In 2004, Bill Simmons wished for a Kobe Bryant heel turn, and Bryant eventually obliged. If only A-Rod had learned the same lesson. Instead, he’s once again acting contrite, doing inadequate damage control with a handwritten apology that has little chance of changing anyone’s mind. We’ve settled into a cycle where A-Rod does something innocuous, a writer makes it sound selfish, and readers shake their heads at everyone involved. Rodriguez could spend the rest of the spring saving 8-year-olds from oncoming traffic, and people would blame him for trying to cheat death. So why resist the resentment? Why not steer into the scorn?

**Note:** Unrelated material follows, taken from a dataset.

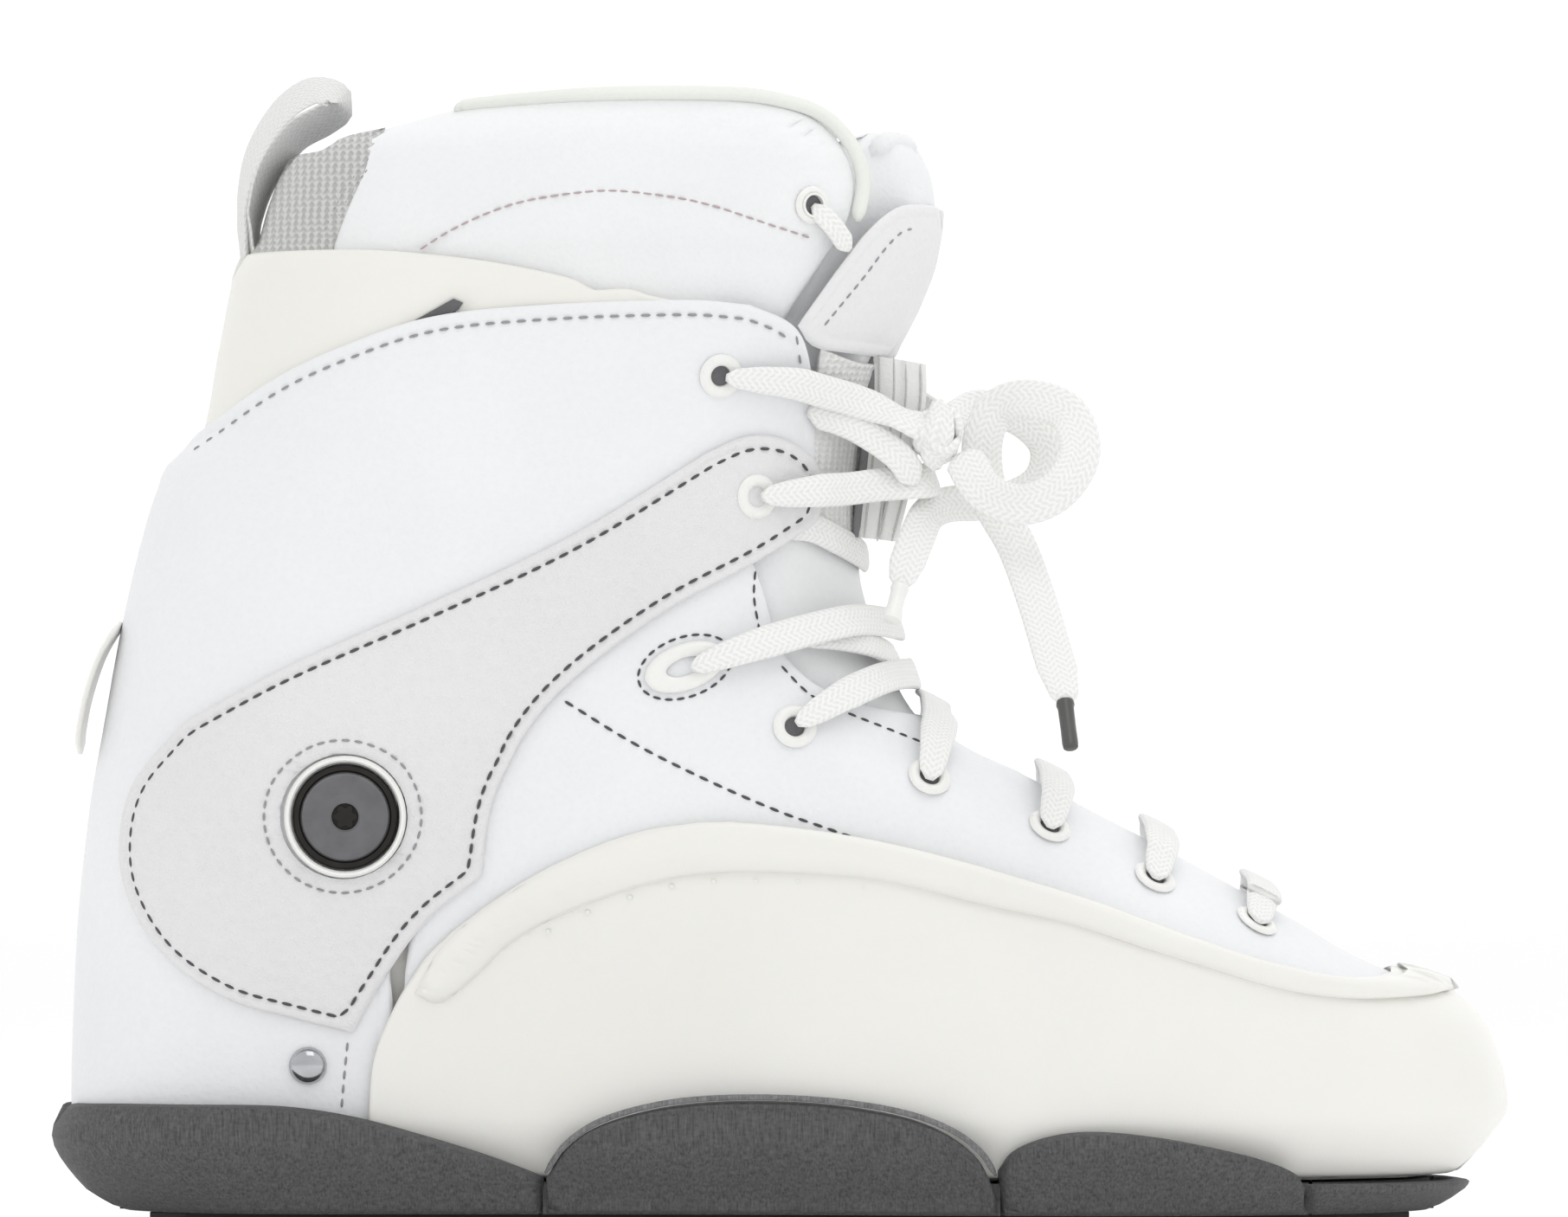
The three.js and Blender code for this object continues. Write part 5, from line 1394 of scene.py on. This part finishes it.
def souls():
    z0 = 4.7
    back = float(along(SOUL_BACK, 27.9))
    heel = outline(
        (True, (back, 28), (-130, 28.2), (-110, 28), (-95, 26), (-80, 22.2), (-65, 17.6), (-51.8, 12.6)),
        (False, (-51.8, 12.6), (-51.8, z0), (float(along(SOUL_BACK, z0)), z0)),
    )
    soul_piece("soul_heel_plate", heel, float(along(SOUL_BACK, 5)), -51.8, "heel", "soul_heel")
    arch = outline(
        (False, (-50.8, 12.9), (-50.8, z0), (47.2, z0), (47.2, 8)),
        (True, (47.2, 8), (45, 13.5), (42, 18), (36, 22.6), (26, 26.2), (10, 28.6), (-8, 29.2), (-24, 28),
         (-38, 24.4), (-46, 19.5), (-50.8, 12.9)),
    )
    soul_piece("soul_arch_plate", arch, -50.8, 47.2, "heel", "soul_arch")
    front = outline(
        (False, (48.2, 14.6), (48.2, z0), (113.4, z0), (113.4, 12)),
        (True, (113.4, 12), (108, 15.4), (98, 18.6), (84, 21.4), (70, 22.8), (60, 22), (52, 19),
         (48.2, 14.6)),
    )
    soul_piece("soul_front_plate", front, 48.2, 113.4, "heel", "soul_front")
    toe_front = float(along(SOUL_FRONT, 11.2))
    toe = outline(
        (False, (toe_front, 11.3), (114.2, 11.3), (114.2, z0), (float(along(SOUL_FRONT, z0)), z0)),
    )
    soul_piece("toe_plate_body", toe, 114.2, float(along(SOUL_FRONT, 5)), "toe", "toe_plate")
    # a bead on the arch plate's real raised rim, lighter than the plate: painted highlight along that edge
    rim = spline([(-50.2, 13.4), (-45.4, 20.2), (-37.6, 25.2), (-24, 28.8), (-8, 30), (10, 29.4), (26, 27),
                  (36.6, 23.2), (42.8, 18.4), (46.2, 13.2)], 120)
    for side, where in SIDES:
        points, normals = [], []
        for x, z in rim:
            p, n, _ = side_frame(x, z, side, 0.0, SOUL)
            points.append(tuple(p - n * 0.5))
            normals.append(n)
        ribbon(f"soul_arch_rim_highlight_{where}", points, normals, 1.3, 1.3, SOUL_RIM_HIGHLIGHT, "boot", sides=12)


souls()


# ------------------------------------------------------------------ stitching and small trim
def sewn_lines(side, where):
    top = inset(outline((True, *WRAP_TOP[1:]), (True, *WRAP_FRONT),
                        (True, (8, 160), (-60, 120), (-133, 168.6))), 3.2)
    top = top[(top[:, 1] > 165) & ((top[:, 1] > 186) | (top[:, 0] < -60) | (top[:, 0] > -1))]
    keep = top[top[:, 1] > np.interp(top[:, 0], [-133, -110, -75, -20, 8], [164.5, 178, 192, 196, 160])]
    keep = keep[np.argsort(keep[:, 0])]
    stitch = thread_run(f"cuff_leather_{where}_stitch", keep[keep[:, 0] < 2], 0.06, THREAD_PALE, side,
                        3.3, 2.1, 0.65, body=None)
    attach(stitch, "cuff")
    front = spline([(3.4, 194), (4.6, 186), (5.2, 178)], 30)
    stitch = thread_run(f"cuff_front_{where}_stitch", front, 0.06, THREAD_PALE, side, 3.3, 2.1, 0.6,
                        body=None)
    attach(stitch, "cuff")
    seam = spline([(-46.5, 115), (-31, 105.5), (-15, 97.5), (0, 91), (10, 87.5), (22, 83.2)], 80)
    thread_run(f"vamp_{where}_seam", seam, 0.1, THREAD, side, 3.2, 2.2, 0.7, body="boot")
    throat = spline([(-5.2, 143), (-5.6, 137), (-4.2, 129)], 30)
    thread_run(f"throat_{where}_stitch", throat, 0.1, THREAD, side, 2.8, 2.0, 0.6, body="boot")
    lower = spline([(0, 122.6), (6, 116.4), (12, 113.2), (24, 108.4), (36, 103.6)], 50)
    thread_run(f"instep_{where}_stitch", lower, 0.1, THREAD, side, 2.8, 2.0, 0.6, body="boot")
    heel = spline([(-92.6, 42), (-93.4, 34), (-94, 27)], 30)
    thread_run(f"heel_{where}_stitch", heel, 0.05, THREAD_PALE, side, 3.0, 2.0, 0.6, body="boot")


mirror_sides(sewn_lines)


# ------------------------------------------------------------------ CAD pieces that stay, and the rest
STAY = {"lower_shell": SHELL, "footbed": FOAM, "heel_pad": PAD, "frame_block": BLOCK,
        "frame_insert_rear": STEEL_LOOK, "frame_insert_front": STEEL_LOOK}
for name, finish in STAY.items():
    obj = bpy.data.objects.get(name)
    if obj:
        for place in obj.material_slots:
            place.material = finish


# ------------------------------------------------------------------ stage and light
def plane(name, size, at, turn, color, glow=0.0):
    mesh = bpy.data.meshes.new(name)
    s = size / 2
    mesh.from_pydata([(-s, -s, 0), (s, -s, 0), (s, s, 0), (-s, s, 0)], [], [(0, 1, 2, 3)])
    obj = bpy.data.objects.new(name, mesh)
    obj.location, obj.rotation_euler = at, turn
    bpy.context.scene.collection.objects.link(obj)
    mat = bpy.data.materials.new(name + "_white")
    mat.use_nodes = True
    shader = mat.node_tree.nodes["Principled BSDF"]
    shader.inputs["Base Color"].default_value = (*color, 1)
    shader.inputs["Roughness"].default_value = 0.9
    shader.inputs["Emission Color"].default_value = (1, 1, 1, 1)
    shader.inputs["Emission Strength"].default_value = glow
    mesh.materials.append(mat)
    return obj


def lamp(name, at, target, size, power, shape="RECTANGLE", size_y=None):
    data = bpy.data.lights.new(name, "AREA")
    data.shape = shape
    data.size = size
    data.size_y = size_y or size
    data.energy = power
    obj = bpy.data.objects.new(name, data)
    obj.location = at
    obj.rotation_euler = (Vector(target) - Vector(at)).to_track_quat("-Z", "Y").to_euler()
    bpy.context.scene.collection.objects.link(obj)


plane("floor", 12, (0, 0, -0.0005), (0, 0, 0), (0.97, 0.97, 0.97), 0.06)
plane("backdrop", 14, (0, 5.9, 0), (math.radians(90), 0, 0), (0.2, 0.2, 0.2), 0.9)
world = bpy.data.worlds.new("studio")
world.use_nodes = True
world.node_tree.nodes["Background"].inputs["Color"].default_value = (1, 1, 1, 1)
world.node_tree.nodes["Background"].inputs["Strength"].default_value = 0.88
bpy.context.scene.world = world
lamp("key", (0.2, -0.9, 1.5), (0, 0, 0.12), 0.9, 2.6)
lamp("top", (0.3, 0.2, 1.5), (0, 0, 0.1), 1.0, 2.6)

Ultimately, the A-Rod heel turn can’t happen because heel work requires athlete and fan to broadcast and receive on the same frequency, and A-Rod’s transmissions are mostly static. But if Rodriguez can fantasize about a world where everyone likes him, I can fantasize about one where he’s accepted and embraced that few fans ever will. And in that world, last week’s apology would have been a better read.